Jemen: "Gesundheitssystem ist zusammengebrochen"
profil: Seit mittlerweile drei Jahren herrscht im Jemen Bürgerkrieg. Sie sind seit März 2017 vor Ort, welche Entwicklung haben Sie beobachtet?
Bernadette Schober: Das Gesundheitssystem im Jemen hat seit 2015 kontinuierlich abgebaut und ist mittlerweile weitgehend zusammengebrochen. Das liegt einerseits an den Kampfhandlungen, andererseits daran, dass das medizinische Personal seit einem Jahr keine Gehälter mehr erhalten hat. Um zu überleben, ziehen die Mitarbeiter in die größeren Städte oder arbeiten in teuren Privatkliniken, die sich die normale Bevölkerung nicht leisten kann.
profil:Seit November verhindert die Allianz um das Nachbarland Saudi-Arabien die Importe in den Jemen, wie wirkt sich diese Blockade aus?
Schober:Der Jemen ist zu großen Teilen von Importen abhängig, die Blockade führt zu rasanten Preisanstiegen. Aufgrund der Teuerungen bei Lebensmitteln beobachten wir mittlerweile einen deutlichen Anstieg der Mangelernährung bei Kindern unter fünf Jahren. Viele Familien kochen nur noch eine Mahlzeit pro Tag, manche können sich einfach nichts mehr leisten.
Unser Team bemerkt die Blockade vor allem bei den Treibstoffpreisen, denn die Stromversorgung läuft primär über Generatoren. Es kommen auch immer weniger Patienten zu uns ins Krankenhaus, weil sie sich die Fahrt hierher nicht mehr leisten können. Natürlich wird auch der Nachschub von Medikamenten und Personal immer schwieriger, unsere Vorräte werden irgendwann zur Neige gehen.
profil:Vergangenes Jahr gab es im Jemen den schlimmsten bekannten Cholera-Ausbruch, hat sich hier die Situation weiter verschlimmert?
Schober:Wir hatten damals sozusagen die "perfekte" Lage für eine Epidemie. Mittlerweile ist die Regenzeit vorbei und die Infektionen nehmen ab. Da es aber kaum sauberes Trinkwasser gibt, rechnen wir mit einem erneuten schweren Ausbruch. Bisher wurden eine Million Menschen infiziert. Alleine bei uns im Krankenhaus haben wir 8000 Menschen behandelt. Nun haben wir zusätzlich den ersten Ausbruch von Diphtherie im Jemen seit 1982. Allein daran sieht man, wie weit das Gesundheitssystem schon zurückgeworfen wurde.
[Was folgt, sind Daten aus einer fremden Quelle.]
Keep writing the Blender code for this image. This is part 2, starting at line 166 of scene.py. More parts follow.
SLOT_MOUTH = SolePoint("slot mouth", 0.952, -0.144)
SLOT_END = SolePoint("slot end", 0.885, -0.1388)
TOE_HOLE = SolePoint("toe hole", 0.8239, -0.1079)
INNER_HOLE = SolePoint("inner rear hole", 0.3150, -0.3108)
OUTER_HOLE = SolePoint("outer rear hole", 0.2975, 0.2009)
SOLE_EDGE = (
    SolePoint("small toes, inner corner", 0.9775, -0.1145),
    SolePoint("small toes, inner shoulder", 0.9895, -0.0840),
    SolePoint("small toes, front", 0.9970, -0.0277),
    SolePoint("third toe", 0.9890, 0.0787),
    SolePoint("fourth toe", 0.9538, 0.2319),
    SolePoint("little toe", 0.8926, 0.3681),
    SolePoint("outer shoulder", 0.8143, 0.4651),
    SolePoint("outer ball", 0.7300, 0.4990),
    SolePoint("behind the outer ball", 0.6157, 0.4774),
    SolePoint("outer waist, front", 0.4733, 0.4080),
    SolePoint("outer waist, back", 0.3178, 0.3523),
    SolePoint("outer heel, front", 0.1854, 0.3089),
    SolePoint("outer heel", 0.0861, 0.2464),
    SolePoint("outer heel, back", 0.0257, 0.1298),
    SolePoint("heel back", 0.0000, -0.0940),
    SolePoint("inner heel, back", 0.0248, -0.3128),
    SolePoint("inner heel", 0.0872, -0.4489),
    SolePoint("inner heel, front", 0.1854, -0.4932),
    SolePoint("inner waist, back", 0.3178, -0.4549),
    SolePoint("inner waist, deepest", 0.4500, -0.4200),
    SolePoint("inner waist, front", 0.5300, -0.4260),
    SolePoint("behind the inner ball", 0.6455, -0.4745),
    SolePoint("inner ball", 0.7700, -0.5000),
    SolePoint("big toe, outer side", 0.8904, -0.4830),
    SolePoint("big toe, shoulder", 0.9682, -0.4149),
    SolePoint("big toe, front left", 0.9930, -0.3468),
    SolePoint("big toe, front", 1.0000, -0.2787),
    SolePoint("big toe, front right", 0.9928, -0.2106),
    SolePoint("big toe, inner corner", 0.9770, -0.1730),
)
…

Wir versuchen eine stabile Unterstützung für das medizinische Personal vor Ort zu sein und die Krankenhäuser in ihrer Selbstversorgung zu stärken, also zum Beispiel eine eigene Wasserversorgung herzustellen. Wir gehen auch immer mehr hinaus in kleinere Dörfer um die Auswirkungen der Blockade zu beobachten, rechtzeitig auf Krankheitsausbrüche und Bedürfnisse zu reagieren und Prävention zu machen.
profil:Ist die Krise im Jemen zu wenig im Fokus unserer Wahrnehmung?
Schober:Meiner Meinung nach handelt es sich um eine der am meisten ignorierten Krisen der Welt. Die globale Gemeinschaft muss hier mehr Verantwortung übernehmen, vor allem wenn man die Tragweite dieses Krieges bedenkt. Je länger die Blockade des Landes noch andauert, desto abhängiger werden die Menschen von Hilfslieferungen, weil die Wirtschaft zerstört wird, wenn diese dann aber auch nicht ins Land gelassen werden, wird es kritisch.
Bernadette Schober ist Projektkoordinatorin für Ärzte ohne Grenzen und seit März 2017 in der Provinz Ibb im Jemen im Einsatz.